Exercise requirements :: Extract exactly the run of lines starting at the line that holds "hide_parts(node)" and ending at the line that holds "return np.stack([u, v], axis=-1)", both included.

Records provided ::
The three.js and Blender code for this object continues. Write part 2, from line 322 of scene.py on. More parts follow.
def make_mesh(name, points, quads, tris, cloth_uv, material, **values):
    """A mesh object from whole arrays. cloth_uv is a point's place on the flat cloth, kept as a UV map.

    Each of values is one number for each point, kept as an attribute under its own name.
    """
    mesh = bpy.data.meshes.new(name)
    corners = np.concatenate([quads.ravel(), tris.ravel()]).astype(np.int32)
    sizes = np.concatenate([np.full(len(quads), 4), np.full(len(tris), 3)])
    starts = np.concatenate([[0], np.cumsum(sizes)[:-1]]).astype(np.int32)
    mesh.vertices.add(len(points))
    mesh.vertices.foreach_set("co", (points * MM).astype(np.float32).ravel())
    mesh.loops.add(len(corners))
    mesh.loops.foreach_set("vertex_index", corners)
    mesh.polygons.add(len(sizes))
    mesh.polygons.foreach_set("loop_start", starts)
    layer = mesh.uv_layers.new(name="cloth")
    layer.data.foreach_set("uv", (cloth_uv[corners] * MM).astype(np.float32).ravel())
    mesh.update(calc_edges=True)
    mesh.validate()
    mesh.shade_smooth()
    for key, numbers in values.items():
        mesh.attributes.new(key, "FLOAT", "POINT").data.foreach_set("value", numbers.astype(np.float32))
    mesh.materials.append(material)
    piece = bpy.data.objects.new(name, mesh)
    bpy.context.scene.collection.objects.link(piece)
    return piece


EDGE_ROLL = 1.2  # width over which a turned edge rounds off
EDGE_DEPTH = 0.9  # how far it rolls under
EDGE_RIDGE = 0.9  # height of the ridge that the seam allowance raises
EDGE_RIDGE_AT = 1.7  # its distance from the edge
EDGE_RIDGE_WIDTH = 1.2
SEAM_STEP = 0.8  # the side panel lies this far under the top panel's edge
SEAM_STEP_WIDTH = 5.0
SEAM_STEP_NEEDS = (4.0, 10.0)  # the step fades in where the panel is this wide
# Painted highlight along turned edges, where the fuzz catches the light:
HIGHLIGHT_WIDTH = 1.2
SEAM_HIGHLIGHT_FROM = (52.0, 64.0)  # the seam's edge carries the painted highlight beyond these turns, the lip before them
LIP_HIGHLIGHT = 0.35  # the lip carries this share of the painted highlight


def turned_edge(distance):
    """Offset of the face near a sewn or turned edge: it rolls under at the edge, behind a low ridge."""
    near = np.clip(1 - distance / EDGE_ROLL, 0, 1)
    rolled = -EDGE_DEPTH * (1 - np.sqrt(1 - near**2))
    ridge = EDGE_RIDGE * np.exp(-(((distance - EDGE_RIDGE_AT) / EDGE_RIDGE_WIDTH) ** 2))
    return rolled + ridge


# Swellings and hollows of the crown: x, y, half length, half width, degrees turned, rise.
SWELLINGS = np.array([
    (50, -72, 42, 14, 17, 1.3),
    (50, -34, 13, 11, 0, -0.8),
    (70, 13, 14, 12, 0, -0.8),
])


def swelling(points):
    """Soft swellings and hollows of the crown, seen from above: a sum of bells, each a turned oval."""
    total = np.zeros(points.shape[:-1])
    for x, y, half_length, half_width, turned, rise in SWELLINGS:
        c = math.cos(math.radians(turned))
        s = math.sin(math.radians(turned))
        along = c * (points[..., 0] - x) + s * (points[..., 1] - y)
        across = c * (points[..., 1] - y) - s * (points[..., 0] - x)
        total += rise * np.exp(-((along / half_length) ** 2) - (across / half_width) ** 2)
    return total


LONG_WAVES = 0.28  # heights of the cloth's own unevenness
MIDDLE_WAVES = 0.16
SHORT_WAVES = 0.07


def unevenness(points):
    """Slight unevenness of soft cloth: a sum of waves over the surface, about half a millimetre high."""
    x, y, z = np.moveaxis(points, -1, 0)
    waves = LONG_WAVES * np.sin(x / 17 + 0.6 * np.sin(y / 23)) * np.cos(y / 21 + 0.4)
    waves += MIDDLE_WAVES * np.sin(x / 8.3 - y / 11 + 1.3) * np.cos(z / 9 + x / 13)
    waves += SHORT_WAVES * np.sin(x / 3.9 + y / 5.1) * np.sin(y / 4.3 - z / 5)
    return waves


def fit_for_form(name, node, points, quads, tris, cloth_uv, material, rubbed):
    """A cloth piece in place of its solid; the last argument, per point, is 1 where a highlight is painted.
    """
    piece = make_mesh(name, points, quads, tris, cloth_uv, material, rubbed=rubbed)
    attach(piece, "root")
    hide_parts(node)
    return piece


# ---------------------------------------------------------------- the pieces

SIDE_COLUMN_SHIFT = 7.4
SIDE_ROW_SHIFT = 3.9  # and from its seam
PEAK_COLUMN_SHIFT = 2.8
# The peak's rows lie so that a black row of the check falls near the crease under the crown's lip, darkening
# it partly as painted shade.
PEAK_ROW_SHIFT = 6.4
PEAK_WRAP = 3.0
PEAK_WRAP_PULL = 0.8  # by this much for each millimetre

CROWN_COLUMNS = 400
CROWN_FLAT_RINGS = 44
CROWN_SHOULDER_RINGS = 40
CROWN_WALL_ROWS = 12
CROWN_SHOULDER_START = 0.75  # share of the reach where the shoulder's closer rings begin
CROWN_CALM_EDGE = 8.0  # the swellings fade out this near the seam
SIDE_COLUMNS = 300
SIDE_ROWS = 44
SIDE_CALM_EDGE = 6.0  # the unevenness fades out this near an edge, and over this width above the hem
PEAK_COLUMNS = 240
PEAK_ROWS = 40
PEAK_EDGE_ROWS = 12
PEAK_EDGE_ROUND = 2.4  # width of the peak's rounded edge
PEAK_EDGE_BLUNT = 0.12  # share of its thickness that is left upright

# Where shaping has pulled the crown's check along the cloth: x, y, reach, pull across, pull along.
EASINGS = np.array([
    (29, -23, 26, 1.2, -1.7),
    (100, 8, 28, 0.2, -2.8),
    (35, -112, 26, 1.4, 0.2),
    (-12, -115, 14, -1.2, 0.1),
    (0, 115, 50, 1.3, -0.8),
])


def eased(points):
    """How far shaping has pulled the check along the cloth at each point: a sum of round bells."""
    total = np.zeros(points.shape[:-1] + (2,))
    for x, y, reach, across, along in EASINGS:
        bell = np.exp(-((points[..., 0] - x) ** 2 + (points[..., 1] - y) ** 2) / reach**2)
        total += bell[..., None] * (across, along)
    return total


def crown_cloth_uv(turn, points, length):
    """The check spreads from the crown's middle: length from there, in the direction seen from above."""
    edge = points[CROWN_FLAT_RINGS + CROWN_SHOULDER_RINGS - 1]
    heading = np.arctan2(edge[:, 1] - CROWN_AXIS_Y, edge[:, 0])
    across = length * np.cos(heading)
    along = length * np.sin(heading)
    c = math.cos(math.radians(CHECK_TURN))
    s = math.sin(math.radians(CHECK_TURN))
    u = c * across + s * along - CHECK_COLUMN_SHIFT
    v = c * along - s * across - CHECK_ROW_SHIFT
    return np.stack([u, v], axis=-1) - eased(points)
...
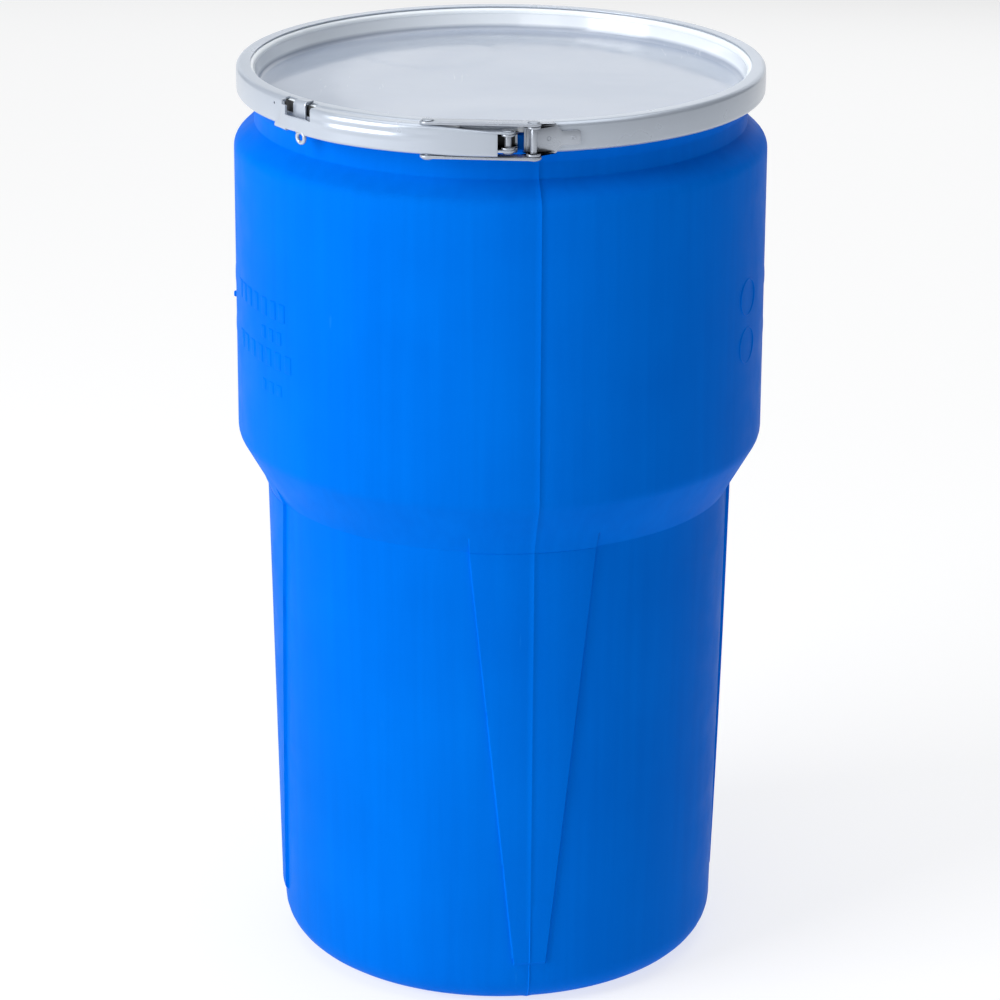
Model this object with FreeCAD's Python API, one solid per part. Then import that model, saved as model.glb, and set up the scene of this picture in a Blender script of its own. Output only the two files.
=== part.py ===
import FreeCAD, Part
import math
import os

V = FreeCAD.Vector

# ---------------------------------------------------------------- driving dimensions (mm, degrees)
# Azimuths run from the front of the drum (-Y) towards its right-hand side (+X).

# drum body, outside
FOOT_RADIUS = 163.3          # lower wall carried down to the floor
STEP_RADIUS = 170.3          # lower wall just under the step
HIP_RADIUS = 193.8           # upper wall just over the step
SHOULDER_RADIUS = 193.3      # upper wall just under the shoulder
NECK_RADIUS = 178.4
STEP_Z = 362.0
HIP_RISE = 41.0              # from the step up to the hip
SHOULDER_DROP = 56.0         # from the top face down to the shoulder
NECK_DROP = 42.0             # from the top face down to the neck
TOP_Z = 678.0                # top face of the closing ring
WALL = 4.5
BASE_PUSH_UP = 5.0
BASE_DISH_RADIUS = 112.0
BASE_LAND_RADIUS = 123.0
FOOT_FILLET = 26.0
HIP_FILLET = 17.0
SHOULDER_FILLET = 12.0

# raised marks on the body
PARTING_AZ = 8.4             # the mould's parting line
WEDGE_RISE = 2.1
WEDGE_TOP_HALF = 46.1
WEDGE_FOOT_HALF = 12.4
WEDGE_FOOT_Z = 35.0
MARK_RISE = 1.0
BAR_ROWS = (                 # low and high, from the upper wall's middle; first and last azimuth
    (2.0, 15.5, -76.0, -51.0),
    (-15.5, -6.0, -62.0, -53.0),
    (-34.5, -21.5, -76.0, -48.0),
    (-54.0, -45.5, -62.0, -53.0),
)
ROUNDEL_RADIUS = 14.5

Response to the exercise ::
    hide_parts(node)
    return piece


# ---------------------------------------------------------------- the pieces

SIDE_COLUMN_SHIFT = 7.4
SIDE_ROW_SHIFT = 3.9  # and from its seam
PEAK_COLUMN_SHIFT = 2.8
# The peak's rows lie so that a black row of the check falls near the crease under the crown's lip, darkening
# it partly as painted shade.
PEAK_ROW_SHIFT = 6.4
PEAK_WRAP = 3.0
PEAK_WRAP_PULL = 0.8  # by this much for each millimetre

CROWN_COLUMNS = 400
CROWN_FLAT_RINGS = 44
CROWN_SHOULDER_RINGS = 40
CROWN_WALL_ROWS = 12
CROWN_SHOULDER_START = 0.75  # share of the reach where the shoulder's closer rings begin
CROWN_CALM_EDGE = 8.0  # the swellings fade out this near the seam
SIDE_COLUMNS = 300
SIDE_ROWS = 44
SIDE_CALM_EDGE = 6.0  # the unevenness fades out this near an edge, and over this width above the hem
PEAK_COLUMNS = 240
PEAK_ROWS = 40
PEAK_EDGE_ROWS = 12
PEAK_EDGE_ROUND = 2.4  # width of the peak's rounded edge
PEAK_EDGE_BLUNT = 0.12  # share of its thickness that is left upright

# Where shaping has pulled the crown's check along the cloth: x, y, reach, pull across, pull along.
EASINGS = np.array([
    (29, -23, 26, 1.2, -1.7),
    (100, 8, 28, 0.2, -2.8),
    (35, -112, 26, 1.4, 0.2),
    (-12, -115, 14, -1.2, 0.1),
    (0, 115, 50, 1.3, -0.8),
])


def eased(points):
    """How far shaping has pulled the check along the cloth at each point: a sum of round bells."""
    total = np.zeros(points.shape[:-1] + (2,))
    for x, y, reach, across, along in EASINGS:
        bell = np.exp(-((points[..., 0] - x) ** 2 + (points[..., 1] - y) ** 2) / reach**2)
        total += bell[..., None] * (across, along)
    return total


def crown_cloth_uv(turn, points, length):
    """The check spreads from the crown's middle: length from there, in the direction seen from above."""
    edge = points[CROWN_FLAT_RINGS + CROWN_SHOULDER_RINGS - 1]
    heading = np.arctan2(edge[:, 1] - CROWN_AXIS_Y, edge[:, 0])
    across = length * np.cos(heading)
    along = length * np.sin(heading)
    c = math.cos(math.radians(CHECK_TURN))
    s = math.sin(math.radians(CHECK_TURN))
    u = c * across + s * along - CHECK_COLUMN_SHIFT
    v = c * along - s * across - CHECK_ROW_SHIFT
    return np.stack([u, v], axis=-1) - eased(points)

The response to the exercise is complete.